Dissertation Abstract:

This dissertation investigates the processing of speech variability,
allophonic and indexical variation in Japanese. A series of speech
perception experiments were conducted with reduced and fully voiced vowels
in Japanese as a test case. Reduced vowels should be difficult for
listeners to hear because they are acoustically less salient than fully
voiced vowels, due to the lack of relevant physiological properties. On the
other hand, reduced vowels between voiceless consonants represent more
common phonological patterns than fully voiced vowels. Furthermore,
previous studies found that Japanese listeners were capable of hearing
completely deleted vowels. Listeners intuitively maintain CV syllables in
perception, hearing a vowel after each consonant in order to avoid
obstruent clusters (a violation of Japanese phonotactics).

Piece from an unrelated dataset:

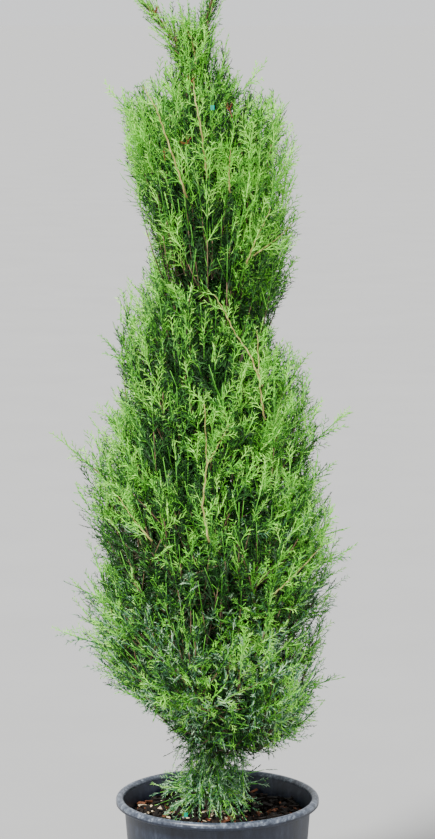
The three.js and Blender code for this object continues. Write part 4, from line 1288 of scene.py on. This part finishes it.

It was found that listeners made good use of acoustic, phonological, and
phonotactic knowledge of their native language for processing allophonic
variants. In word recognition, listeners performed better when reduced
vowels were in the environment where vowel reduction was expected. The
phonological appropriateness of an allophone was judged in relation to
adjacent consonants on both sides, and the facilitatory effect of
appropriateness of reduced vowels surpassed the inhibitory effect of their
acoustic weakness. However, in terms of sound detection, listeners found
reduced and fully voiced vowels equally easy to hear in an environment
where vowel reduction was expected. Although reduced vowels were
phonologically appropriate between voiceless consonants, the phonological
appropriateness merely balanced out acoustic weakness; it was not strong
enough to surpass it. In addition, the phonological appropriateness of an
allophone was judged based only on the preceding consonant, which suggests
that listeners processed sounds linearly. Furthermore, the study found that
phonological appropriateness of the allophone was affected by dialectal
differences and speech rates. Listeners' preference for a certain allophone
was influenced by the phonology of a listeners' native dialect and
expectation was skewed by fast speech rates.

This study suggests that current speech perception models need modification
to account for the processing of speech variability taking
language-specific phonological knowledge into consideration. The study
demonstrated that it is important to investigate at which stage
phonological inference takes place during processing.